Брату Карла, Александру, она признавалась, что они все же хотели соединить свои жизни, однако просто-напросто побоялись убить друг друга, уничтожить свою любовь. Оба были птицами свободными, свободными…
Может быть, они встретились лишь для того, чтобы красота Юлии была запечатлена в веках? Может быть, не она была музой Брюллова, а Брюллов – орудием влюбленной в Юлию вечности?

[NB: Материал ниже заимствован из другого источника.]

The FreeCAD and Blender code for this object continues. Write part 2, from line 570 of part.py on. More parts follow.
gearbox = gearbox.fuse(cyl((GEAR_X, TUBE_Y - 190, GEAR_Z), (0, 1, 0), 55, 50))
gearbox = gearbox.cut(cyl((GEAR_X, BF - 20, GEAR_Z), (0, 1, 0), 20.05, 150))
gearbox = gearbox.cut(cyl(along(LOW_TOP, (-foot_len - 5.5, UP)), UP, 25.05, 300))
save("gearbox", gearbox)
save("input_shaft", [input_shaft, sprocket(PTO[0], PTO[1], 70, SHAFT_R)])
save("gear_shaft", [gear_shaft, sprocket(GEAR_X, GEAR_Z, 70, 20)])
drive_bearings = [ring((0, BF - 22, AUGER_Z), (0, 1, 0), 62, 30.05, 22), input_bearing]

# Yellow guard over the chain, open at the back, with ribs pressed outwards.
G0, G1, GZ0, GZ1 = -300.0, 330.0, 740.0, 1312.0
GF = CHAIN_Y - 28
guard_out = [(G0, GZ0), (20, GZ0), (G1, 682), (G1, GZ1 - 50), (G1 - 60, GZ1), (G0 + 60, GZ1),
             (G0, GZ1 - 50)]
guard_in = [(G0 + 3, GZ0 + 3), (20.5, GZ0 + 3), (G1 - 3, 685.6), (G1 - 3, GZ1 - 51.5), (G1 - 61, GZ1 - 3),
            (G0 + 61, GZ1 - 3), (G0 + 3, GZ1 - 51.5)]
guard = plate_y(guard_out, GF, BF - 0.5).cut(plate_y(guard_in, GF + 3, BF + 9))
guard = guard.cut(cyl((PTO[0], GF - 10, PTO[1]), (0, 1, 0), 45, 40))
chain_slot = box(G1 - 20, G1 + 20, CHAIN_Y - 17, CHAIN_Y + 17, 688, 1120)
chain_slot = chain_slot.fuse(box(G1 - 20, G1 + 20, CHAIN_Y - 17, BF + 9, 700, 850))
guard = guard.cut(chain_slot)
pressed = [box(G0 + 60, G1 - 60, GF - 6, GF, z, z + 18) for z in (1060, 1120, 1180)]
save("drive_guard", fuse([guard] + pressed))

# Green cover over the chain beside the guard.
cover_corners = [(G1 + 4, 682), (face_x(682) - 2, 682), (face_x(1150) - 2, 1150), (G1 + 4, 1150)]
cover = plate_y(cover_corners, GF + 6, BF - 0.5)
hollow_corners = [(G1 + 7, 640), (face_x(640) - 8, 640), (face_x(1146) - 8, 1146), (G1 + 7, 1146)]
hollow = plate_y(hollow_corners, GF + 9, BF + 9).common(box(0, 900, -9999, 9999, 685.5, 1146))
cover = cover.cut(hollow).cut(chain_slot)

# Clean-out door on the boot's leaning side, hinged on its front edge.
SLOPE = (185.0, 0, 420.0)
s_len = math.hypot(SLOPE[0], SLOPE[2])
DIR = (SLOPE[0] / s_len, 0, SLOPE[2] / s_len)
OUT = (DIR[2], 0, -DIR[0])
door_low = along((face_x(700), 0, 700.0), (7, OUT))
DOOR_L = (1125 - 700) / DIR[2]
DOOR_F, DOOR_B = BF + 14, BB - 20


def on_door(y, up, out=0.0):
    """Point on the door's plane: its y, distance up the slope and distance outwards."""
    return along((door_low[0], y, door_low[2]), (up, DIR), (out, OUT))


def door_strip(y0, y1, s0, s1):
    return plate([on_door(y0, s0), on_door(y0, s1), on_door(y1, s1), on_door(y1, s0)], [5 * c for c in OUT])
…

Она стала моделью для сверкающей нагой «Вирсавии». Из портретов Самойловой сохранились два. Другие исчезли бесследно. Один из сохранившихся – «Самойлова с воспитанницей Джованиной Паччини и арапчонком». Именно от этого портрета итальянская публика пришла в восторг, а его создателя взахлеб сравнивали с гениальными Рубенcом и Ван Дейком.
Красота Юлии на этом полотне не поддается никакому описанию. Слова меркнут… и становится понятно, что каждая картина была написана ими совместно: кистью Брюллова – и сияющей красотой Юлии Самойловой.
В том числе, конечно, и «Последний день Помпеи».
Художник решил запечатлеть бегство жителей Помпеи через Геркуланумские ворота. Для изображения он выбрал улицу, лежащую за городскими воротами, на месте ее пересечения с кладбищенской улицей. На картине боролись два освещения: красное, собственно от извержения, и синевато-желтое, которым осветила первый план сверкающая молния. Небо было затянуто густыми, черными клубами дыма, так что дневной свет ниоткуда не проникал…
Конечно, то, что изобразил Брюллов, далеко от той ужасной картины, которую рисовал в своих записках Плиний. Этот очевидец ужасной катастрофы особенно подчеркивал то обстоятельство, что все вокруг тонуло во мраке, сыпался такой густой пепел, что надо было беспрерывно его стряхивать, чтобы не быть навсегда засыпанным.